New Orleans City Council OKs Short-Term Rentals
NEW ORLEANS (AP) — The New Orleans City Council has passed an ordinance allowing short-term rentals, like Airbnb.
Multiple media outlets report Thursday's vote was 6-1 with Councilman Jared Brossett casting the lone dissenting vote.
The preliminary vote came after a nearly three hour meeting before a standing-room only crowd. The ordinance will be voted on at a later date to become a law.
Supporters say short-term rentals allow homeowners to generate additional income. Those opposed say the spread of tourism to residential areas hurts the quality of life.
Councilman Jason Williams says the panel has ensured that an already bad situation will not get worse. He says the city has put in place "the most robust set of restrictions on Airbnb."
Earlier on Thursday, October 20, 2016, Mayor Mitch Landrieu announced a package of proposed reforms to be presented to the New Orleans City Council aimed at regulating, taxing and enforcing short term rentals (STRs) in the City of New Orleans. In response to residents’ concerns, full-time, whole-home short term rentals in residential districts will be prohibited.
“There is great consensus that coming up with regulations for short term rentals that are enforceable and protect the integrity of our neighborhoods is much better than the status quo,” said Mayor Landrieu. “We must update City laws to meet today’s reality, protect consumers and generate sufficient City revenue to pay for both enforcement and the services required to support additional visitors in the New Orleans market. This compromise balances the economic opportunity created by short term rentals with the need to maintain the integrity of our neighborhoods and protect the supply of long-term rental housing stock and affordability across our city.”
The package of reforms presented by the Landrieu administration would prohibit full-time, whole-home rentals in residential districts.
The package includes strict regulations, time limits and permit fees for non-owner-occupied rentals in residential districts.
The proposal includes three types of legally permitted STRs:
• Accessory: allows permanent resident to rent out spare bedrooms, or property owner occupant to rent half a double on full-time basis, homestead exemption required, STR License required.
• Temporary: allows property owner to rent their dwelling as a STR on a temporary basis for up to 90 days per calendar year, up to 5 bedrooms, STR License required.
• Commercial: allows property owner to operate STR as a commercial use in commercial and mixed use districts, up to 5 bedrooms, STR License required.
All types of STRs are banned within the Vieux Carré with the exception of the Vieux Carré Entertainment District which are allowed by right as a commercial permit.
Mayor Landrieu said, “Most of us agree that full-time rentals in non-owner-occupied homes in residential districts are impacting neighborhoods so we must limit and enforce it.
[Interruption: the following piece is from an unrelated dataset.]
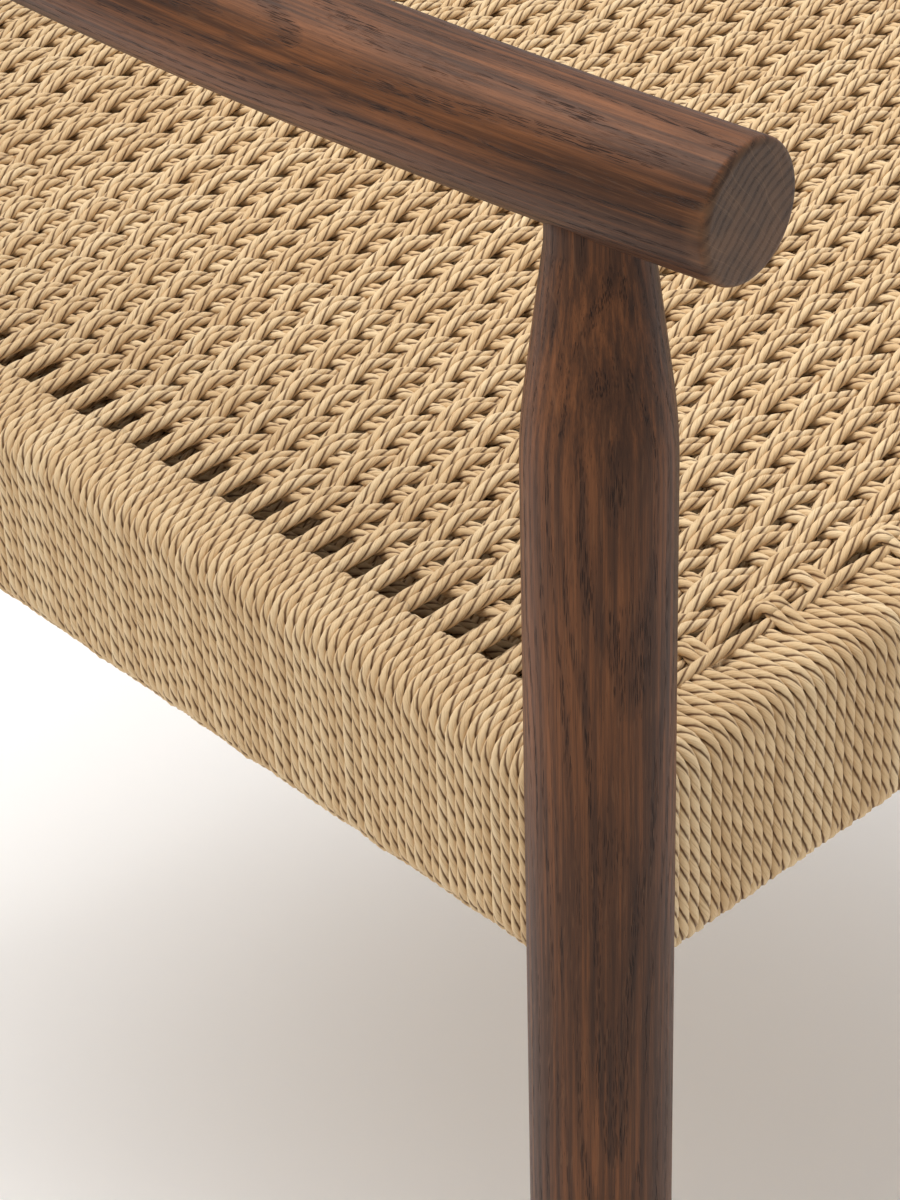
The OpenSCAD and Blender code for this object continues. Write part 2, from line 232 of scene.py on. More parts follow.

This proposed package of reforms specifically addresses this so we can protect the character of New Orleans' neighborhoods. We strongly feel that as a consequence of this package, we will likely reduce the number of short term rentals in our city.”
The key to making this work effectively is the participation of Airbnb and other short term rental industry platforms, City reps said. If this framework is put in place, they said, the major platforms have agreed to voluntarily collect taxes on behalf of STR permit holders, pay a fee into the City’s Neighborhood Housing Improvement Fund (NHIF) for affordable housing, provide certain pass-through data to the City on a quarterly basis and include the names and addresses of operators. This industry participation is critical to establishing regulations on short term rentals that are workable, equitable and enforceable, City reps said.
City reps said the proposed compromise framework will:
• Ensure the safety of visitors;
• Protect neighborhood character and minimize impacts to residential areas;
• Enable economic opportunities;
• Create equitable regulations for the hospitality industry;
• Create regulations based on best practices that respond to the unique circumstances here;
• Generate revenue for the City;
• Facilitate public notice and information;
• Allow short term rentals based on their impact;
• Respond to the unique impacts of each short term rental type to minimize nuisances;
• Propose enforceable regulations;
• Prioritize compliance and enforcement; and
• Implement a system where problem operators would not vest property rights.